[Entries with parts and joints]

## Begin

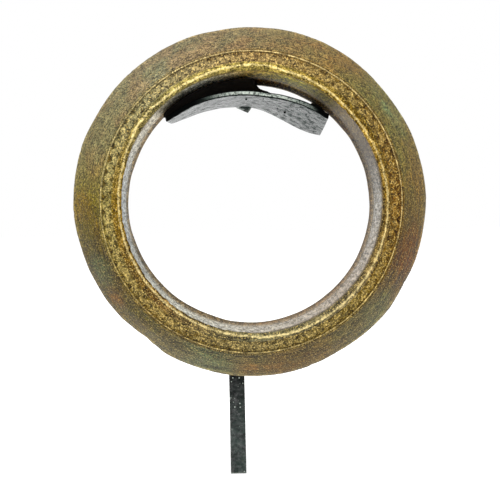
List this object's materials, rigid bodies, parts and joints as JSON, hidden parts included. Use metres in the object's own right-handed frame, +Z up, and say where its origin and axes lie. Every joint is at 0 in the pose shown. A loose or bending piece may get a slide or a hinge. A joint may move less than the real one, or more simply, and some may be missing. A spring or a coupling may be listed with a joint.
{
  "type": "decorated bronze ring on display stand",
  "caption": "Heavy cast metal ring with bevelled sides and a punched band, hung on the padded saddle of a slim black stand.",
  "frame": {"origin": "middle of the square post's foot, at the mouth of the tapped hole", "axes": "+Z up along the post, the ring's axis along Y, and the front of the ring and stand facing -Y"},
  "size_m": [0.1059, 0.04, 0.1395],
  "materials": {
    "bronze": "dull patina, lips polished by wear",
    "black_paint": "satin black paint on steel",
    "black_felt": "black felt"
  },
  "bodies": {
    "stand": {"post": "black_paint", "support_arm": "black_paint", "hanger": "black_paint", "saddle_strip": "black_paint", "saddle_pad_left": "black_felt", "saddle_pad_right": "black_felt"},
    "ring": {"ring_casting": "bronze"}
  },
  "joints": [
    {"name": "ring_draw", "type": "slide", "parent": "stand", "child": "ring", "axis": [0, -1, 0], "range_m": [0, 0.045]}
  ]
}
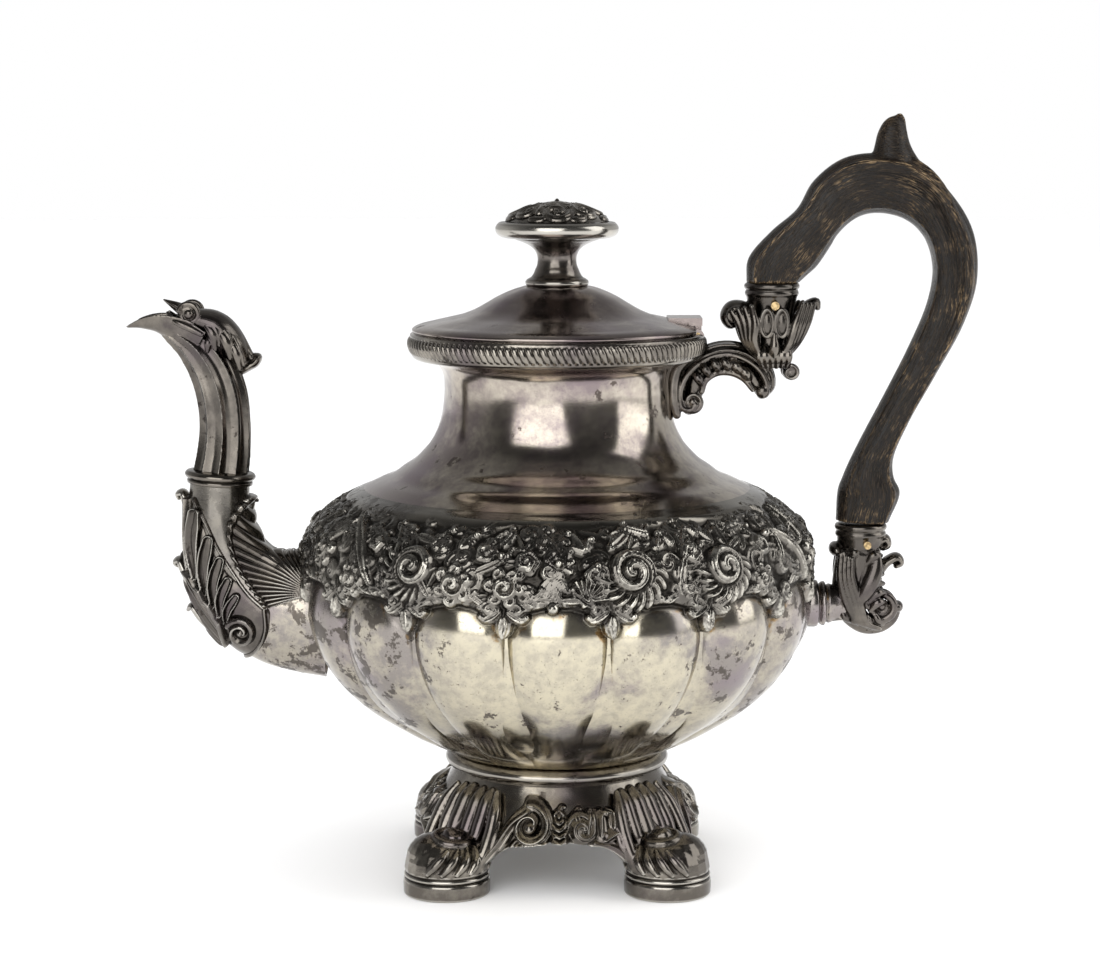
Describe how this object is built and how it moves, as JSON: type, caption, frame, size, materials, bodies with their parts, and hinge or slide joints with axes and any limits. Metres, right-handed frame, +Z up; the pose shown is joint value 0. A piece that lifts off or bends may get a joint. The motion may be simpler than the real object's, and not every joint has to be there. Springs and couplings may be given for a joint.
{
  "type": "teapot",
  "caption": "Antique silver teapot on four scroll feet, with melon-lobed bowl, chased band, beaked spout, hinged domed lid and carved dark wooden handle.",
  "frame": {"origin": "on the pot's axis, at the surface that the four foot pads stand on; the spout and handle reach almost equally far from it", "axes": "+Z up, +X from the pot's axis towards the handle, the spout points to -X, and the lid's hinge axis runs along Y"},
  "size_m": [0.2651, 0.164, 0.2387],
  "materials": {
    "body_silver": "polished silver, worn and spotted with tarnish",
    "neck_silver": "polished silver under a warm grey tarnish",
    "lid_silver": "polished silver under a warm brown tarnish",
    "chased_silver": "chased silver with near-black recesses",
    "cast_silver": "cast silver, dark tarnish in the recesses",
    "ebonised_wood": "ebonised fruitwood, satin, worn brown on the edges",
    "pin_brass": "dull brass"
  },
  "bodies": {
    "pot": {"bowl": "body_silver", "shoulder_band": "chased_silver", "neck": "neck_silver", "gadroon_rim": "cast_silver", "base_ring": "cast_silver", "foot_skirt": "cast_silver", "leg_front_spout": "cast_silver", "leg_front_handle": "cast_silver", "leg_back_spout": "cast_silver", "leg_back_handle": "cast_silver", "foot_pad_front_spout": "cast_silver", "foot_pad_front_handle": "cast_silver", "foot_pad_back_spout": "cast_silver", "foot_pad_back_handle": "cast_silver", "spout_lower": "cast_silver", "spout_collar": "cast_silver", "spout_upper": "cast_silver", "spout_crest": "cast_silver", "spout_acanthus": "cast_silver", "spout_fan_leaf": "cast_silver", "spout_strainer": "body_silver", "upper_scroll_bracket": "cast_silver", "upper_handle_socket": "cast_silver", "wood_handle": "ebonised_wood", "upper_handle_pin": "pin_brass", "lower_handle_pin": "pin_brass", "lower_handle_socket": "cast_silver", "lower_handle_stub": "cast_silver", "hinge_body_leaf": "body_silver", "hinge_pin": "pin_brass"},
    "lid": {"hinge_lid_leaf": "lid_silver", "lid_dome": "lid_silver", "lid_bezel": "lid_silver", "finial_stem": "cast_silver", "finial_button": "cast_silver", "finial_stud": "pin_brass", "finial_washer": "pin_brass", "finial_nut": "pin_brass"}
  },
  "joints": [
    {"name": "lid_hinge", "type": "hinge", "parent": "pot", "child": "lid", "pos_m": [0.0438, 0, 0.1706], "axis": [0, 1, 0], "range_deg": [0, 68]}
  ]
}
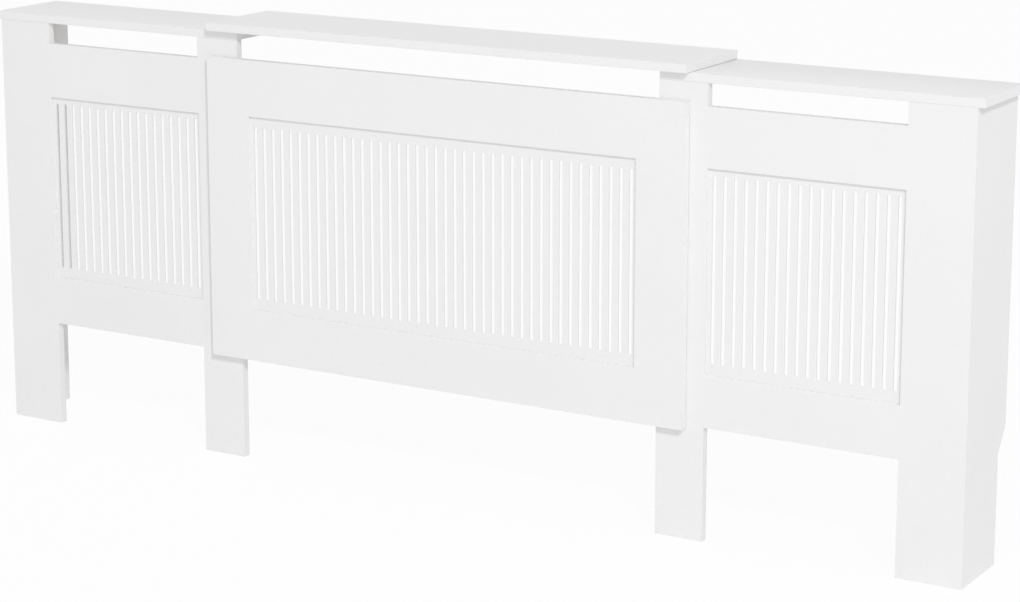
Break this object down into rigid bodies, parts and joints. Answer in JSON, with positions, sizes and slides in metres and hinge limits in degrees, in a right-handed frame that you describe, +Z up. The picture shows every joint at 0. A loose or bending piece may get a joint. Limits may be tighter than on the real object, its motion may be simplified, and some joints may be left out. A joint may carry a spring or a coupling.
{
  "type": "extendable radiator cover",
  "caption": "Extendable radiator cover: a slotted front panel and raised shelf in the middle, and slotted end sections on legs that slide out sideways from behind it.",
  "frame": {"origin": "on the floor, under the middle of the cover's overall box", "axes": "+X along the width, to the right as seen from the room; +Y back to the wall; +Z up"},
  "size_m": [2, 0.19, 0.815],
  "materials": {
    "painted_board": "satin white paint on fibreboard",
    "grille_board": "satin white paint on thin fibreboard",
    "batten_wood": "planed softwood",
    "track_aluminium": "extruded, mill finish",
    "zinc_steel": "bright zinc plate"
  },
  "bodies": {
    "centre_section": {"centre_front_panel": "painted_board", "centre_shelf": "painted_board", "centre_grille": "grille_board", "centre_grille_bead_bottom": "painted_board", "centre_grille_bead_top": "painted_board", "centre_grille_bead_left": "painted_board", "centre_grille_bead_right": "painted_board", "upper_panel_track": "track_aluminium", "lower_panel_track": "track_aluminium", "shelf_track": "track_aluminium"},
    "left_section": {"left_front_panel": "painted_board", "left_side_panel": "painted_board", "left_shelf": "painted_board", "left_grille": "grille_board", "left_grille_bead_bottom": "painted_board", "left_grille_bead_top": "painted_board", "left_grille_bead_left": "painted_board", "left_grille_bead_right": "painted_board", "left_corner_batten": "batten_wood", "left_shelf_side_batten": "batten_wood", "left_shelf_front_batten": "batten_wood", "left_stile_bracket": "zinc_steel", "left_wall_bracket": "zinc_steel", "left_upper_clamp_bolt": "zinc_steel", "left_upper_clamp_washer": "zinc_steel", "left_upper_wing_nut": "zinc_steel", "left_lower_clamp_bolt": "zinc_steel", "left_lower_clamp_washer": "zinc_steel", "left_lower_wing_nut": "zinc_steel", "left_shelf_clamp_bolt": "zinc_steel", "left_shelf_clamp_washer": "zinc_steel", "left_shelf_wing_nut": "zinc_steel"},
    "right_section": {"right_front_panel": "painted_board", "right_side_panel": "painted_board", "right_shelf": "painted_board", "right_grille": "grille_board", "right_grille_bead_bottom": "painted_board", "right_grille_bead_top": "painted_board", "right_grille_bead_left": "painted_board", "right_grille_bead_right": "painted_board", "right_corner_batten": "batten_wood", "right_shelf_side_batten": "batten_wood", "right_shelf_front_batten": "batten_wood", "right_stile_bracket": "zinc_steel", "right_wall_bracket": "zinc_steel", "right_upper_clamp_bolt": "zinc_steel", "right_upper_clamp_washer": "zinc_steel", "right_upper_wing_nut": "zinc_steel", "right_lower_clamp_bolt": "zinc_steel", "right_lower_clamp_washer": "zinc_steel", "right_lower_wing_nut": "zinc_steel", "right_shelf_clamp_bolt": "zinc_steel", "right_shelf_clamp_washer": "zinc_steel", "right_shelf_wing_nut": "zinc_steel"}
  },
  "joints": [
    {"name": "left_slide", "type": "slide", "parent": "centre_section", "child": "left_section", "axis": [1, 0, 0], "range_m": [0, 0.3]},
    {"name": "right_slide", "type": "slide", "parent": "centre_section", "child": "right_section", "axis": [-1, 0, 0], "range_m": [0, 0.3]}
  ]
}
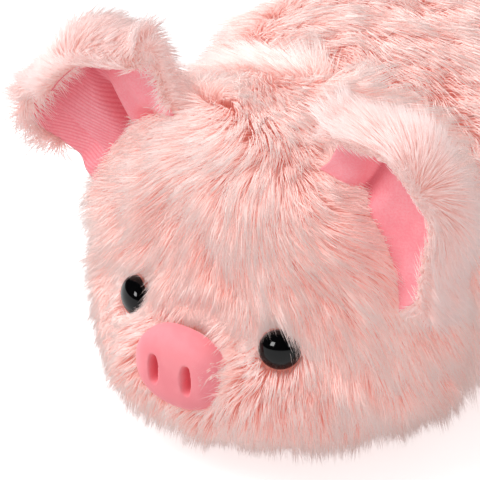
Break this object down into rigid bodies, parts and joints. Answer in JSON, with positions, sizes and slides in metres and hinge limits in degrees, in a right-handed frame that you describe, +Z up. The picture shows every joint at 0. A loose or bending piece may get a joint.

## End

Copy out all of the records shown above exactly.

Full answer:
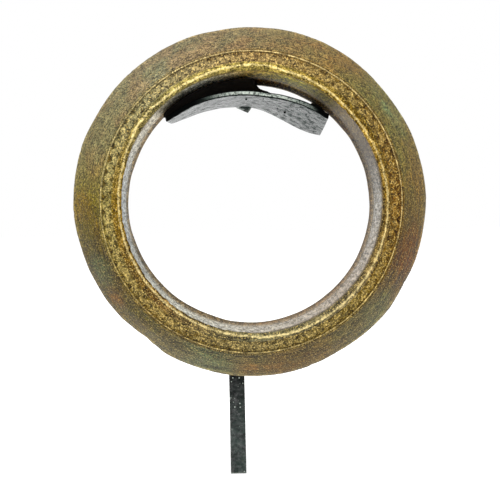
List this object's materials, rigid bodies, parts and joints as JSON, hidden parts included. Use metres in the object's own right-handed frame, +Z up, and say where its origin and axes lie. Every joint is at 0 in the pose shown. A loose or bending piece may get a slide or a hinge. A joint may move less than the real one, or more simply, and some may be missing. A spring or a coupling may be listed with a joint.
{
  "type": "decorated bronze ring on display stand",
  "caption": "Heavy cast metal ring with bevelled sides and a punched band, hung on the padded saddle of a slim black stand.",
  "frame": {"origin": "middle of the square post's foot, at the mouth of the tapped hole", "axes": "+Z up along the post, the ring's axis along Y, and the front of the ring and stand facing -Y"},
  "size_m": [0.1059, 0.04, 0.1395],
  "materials": {
    "bronze": "dull patina, lips polished by wear",
    "black_paint": "satin black paint on steel",
    "black_felt": "black felt"
  },
  "bodies": {
    "stand": {"post": "black_paint", "support_arm": "black_paint", "hanger": "black_paint", "saddle_strip": "black_paint", "saddle_pad_left": "black_felt", "saddle_pad_right": "black_felt"},
    "ring": {"ring_casting": "bronze"}
  },
  "joints": [
    {"name": "ring_draw", "type": "slide", "parent": "stand", "child": "ring", "axis": [0, -1, 0], "range_m": [0, 0.045]}
  ]
}
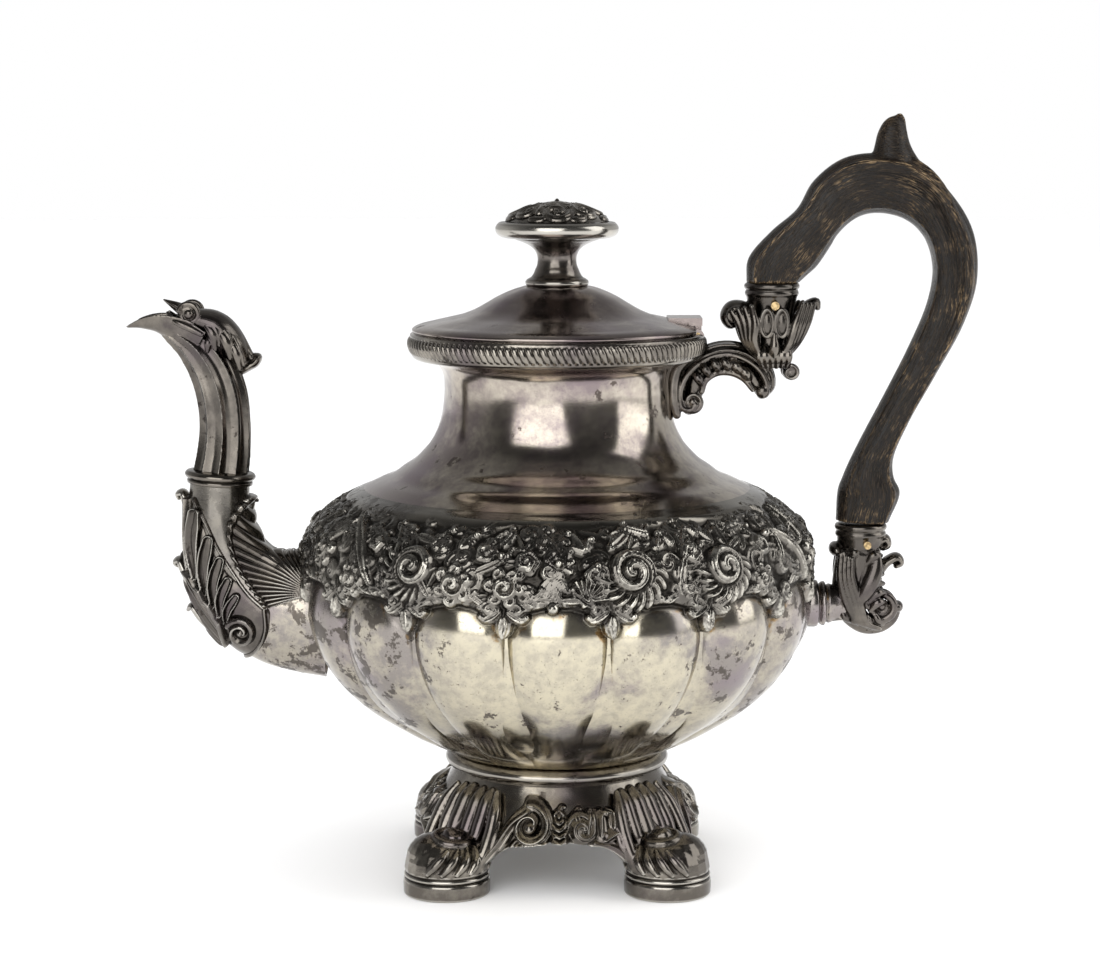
Describe how this object is built and how it moves, as JSON: type, caption, frame, size, materials, bodies with their parts, and hinge or slide joints with axes and any limits. Metres, right-handed frame, +Z up; the pose shown is joint value 0. A piece that lifts off or bends may get a joint. The motion may be simpler than the real object's, and not every joint has to be there. Springs and couplings may be given for a joint.
{
  "type": "teapot",
  "caption": "Antique silver teapot on four scroll feet, with melon-lobed bowl, chased band, beaked spout, hinged domed lid and carved dark wooden handle.",
  "frame": {"origin": "on the pot's axis, at the surface that the four foot pads stand on; the spout and handle reach almost equally far from it", "axes": "+Z up, +X from the pot's axis towards the handle, the spout points to -X, and the lid's hinge axis runs along Y"},
  "size_m": [0.2651, 0.164, 0.2387],
  "materials": {
    "body_silver": "polished silver, worn and spotted with tarnish",
    "neck_silver": "polished silver under a warm grey tarnish",
    "lid_silver": "polished silver under a warm brown tarnish",
    "chased_silver": "chased silver with near-black recesses",
    "cast_silver": "cast silver, dark tarnish in the recesses",
    "ebonised_wood": "ebonised fruitwood, satin, worn brown on the edges",
    "pin_brass": "dull brass"
  },
  "bodies": {
    "pot": {"bowl": "body_silver", "shoulder_band": "chased_silver", "neck": "neck_silver", "gadroon_rim": "cast_silver", "base_ring": "cast_silver", "foot_skirt": "cast_silver", "leg_front_spout": "cast_silver", "leg_front_handle": "cast_silver", "leg_back_spout": "cast_silver", "leg_back_handle": "cast_silver", "foot_pad_front_spout": "cast_silver", "foot_pad_front_handle": "cast_silver", "foot_pad_back_spout": "cast_silver", "foot_pad_back_handle": "cast_silver", "spout_lower": "cast_silver", "spout_collar": "cast_silver", "spout_upper": "cast_silver", "spout_crest": "cast_silver", "spout_acanthus": "cast_silver", "spout_fan_leaf": "cast_silver", "spout_strainer": "body_silver", "upper_scroll_bracket": "cast_silver", "upper_handle_socket": "cast_silver", "wood_handle": "ebonised_wood", "upper_handle_pin": "pin_brass", "lower_handle_pin": "pin_brass", "lower_handle_socket": "cast_silver", "lower_handle_stub": "cast_silver", "hinge_body_leaf": "body_silver", "hinge_pin": "pin_brass"},
    "lid": {"hinge_lid_leaf": "lid_silver", "lid_dome": "lid_silver", "lid_bezel": "lid_silver", "finial_stem": "cast_silver", "finial_button": "cast_silver", "finial_stud": "pin_brass", "finial_washer": "pin_brass", "finial_nut": "pin_brass"}
  },
  "joints": [
    {"name": "lid_hinge", "type": "hinge", "parent": "pot", "child": "lid", "pos_m": [0.0438, 0, 0.1706], "axis": [0, 1, 0], "range_deg": [0, 68]}
  ]
}
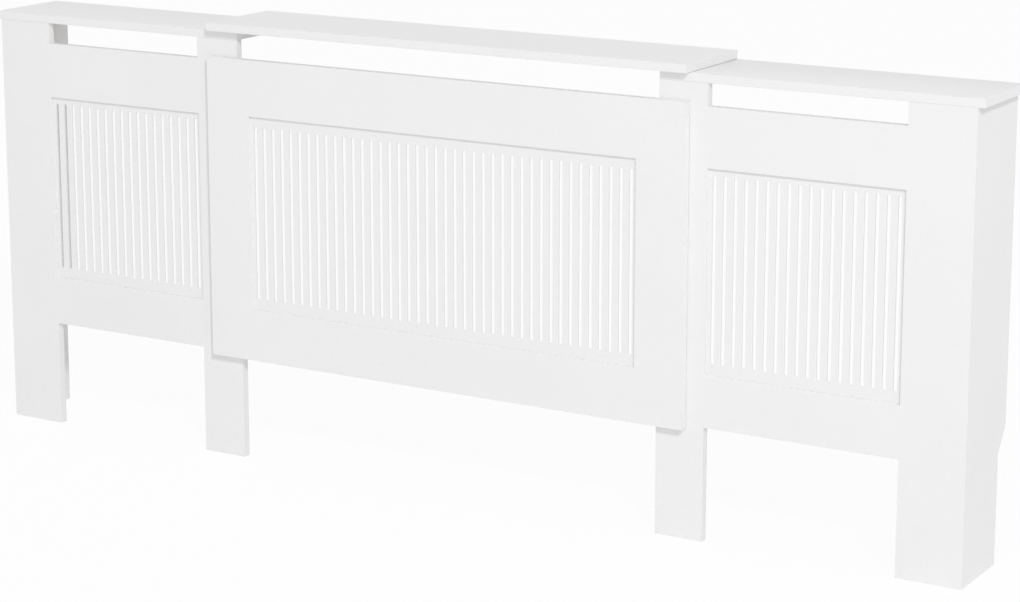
Break this object down into rigid bodies, parts and joints. Answer in JSON, with positions, sizes and slides in metres and hinge limits in degrees, in a right-handed frame that you describe, +Z up. The picture shows every joint at 0. A loose or bending piece may get a joint. Limits may be tighter than on the real object, its motion may be simplified, and some joints may be left out. A joint may carry a spring or a coupling.
{
  "type": "extendable radiator cover",
  "caption": "Extendable radiator cover: a slotted front panel and raised shelf in the middle, and slotted end sections on legs that slide out sideways from behind it.",
  "frame": {"origin": "on the floor, under the middle of the cover's overall box", "axes": "+X along the width, to the right as seen from the room; +Y back to the wall; +Z up"},
  "size_m": [2, 0.19, 0.815],
  "materials": {
    "painted_board": "satin white paint on fibreboard",
    "grille_board": "satin white paint on thin fibreboard",
    "batten_wood": "planed softwood",
    "track_aluminium": "extruded, mill finish",
    "zinc_steel": "bright zinc plate"
  },
  "bodies": {
    "centre_section": {"centre_front_panel": "painted_board", "centre_shelf": "painted_board", "centre_grille": "grille_board", "centre_grille_bead_bottom": "painted_board", "centre_grille_bead_top": "painted_board", "centre_grille_bead_left": "painted_board", "centre_grille_bead_right": "painted_board", "upper_panel_track": "track_aluminium", "lower_panel_track": "track_aluminium", "shelf_track": "track_aluminium"},
    "left_section": {"left_front_panel": "painted_board", "left_side_panel": "painted_board", "left_shelf": "painted_board", "left_grille": "grille_board", "left_grille_bead_bottom": "painted_board", "left_grille_bead_top": "painted_board", "left_grille_bead_left": "painted_board", "left_grille_bead_right": "painted_board", "left_corner_batten": "batten_wood", "left_shelf_side_batten": "batten_wood", "left_shelf_front_batten": "batten_wood", "left_stile_bracket": "zinc_steel", "left_wall_bracket": "zinc_steel", "left_upper_clamp_bolt": "zinc_steel", "left_upper_clamp_washer": "zinc_steel", "left_upper_wing_nut": "zinc_steel", "left_lower_clamp_bolt": "zinc_steel", "left_lower_clamp_washer": "zinc_steel", "left_lower_wing_nut": "zinc_steel", "left_shelf_clamp_bolt": "zinc_steel", "left_shelf_clamp_washer": "zinc_steel", "left_shelf_wing_nut": "zinc_steel"},
    "right_section": {"right_front_panel": "painted_board", "right_side_panel": "painted_board", "right_shelf": "painted_board", "right_grille": "grille_board", "right_grille_bead_bottom": "painted_board", "right_grille_bead_top": "painted_board", "right_grille_bead_left": "painted_board", "right_grille_bead_right": "painted_board", "right_corner_batten": "batten_wood", "right_shelf_side_batten": "batten_wood", "right_shelf_front_batten": "batten_wood", "right_stile_bracket": "zinc_steel", "right_wall_bracket": "zinc_steel", "right_upper_clamp_bolt": "zinc_steel", "right_upper_clamp_washer": "zinc_steel", "right_upper_wing_nut": "zinc_steel", "right_lower_clamp_bolt": "zinc_steel", "right_lower_clamp_washer": "zinc_steel", "right_lower_wing_nut": "zinc_steel", "right_shelf_clamp_bolt": "zinc_steel", "right_shelf_clamp_washer": "zinc_steel", "right_shelf_wing_nut": "zinc_steel"}
  },
  "joints": [
    {"name": "left_slide", "type": "slide", "parent": "centre_section", "child": "left_section", "axis": [1, 0, 0], "range_m": [0, 0.3]},
    {"name": "right_slide", "type": "slide", "parent": "centre_section", "child": "right_section", "axis": [-1, 0, 0], "range_m": [0, 0.3]}
  ]
}
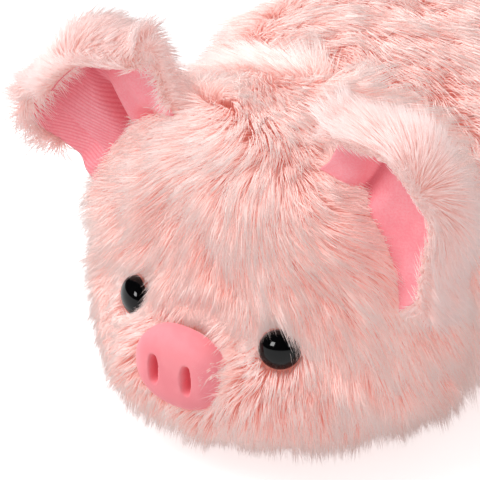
Break this object down into rigid bodies, parts and joints. Answer in JSON, with positions, sizes and slides in metres and hinge limits in degrees, in a right-handed frame that you describe, +Z up. The picture shows every joint at 0. A loose or bending piece may get a joint.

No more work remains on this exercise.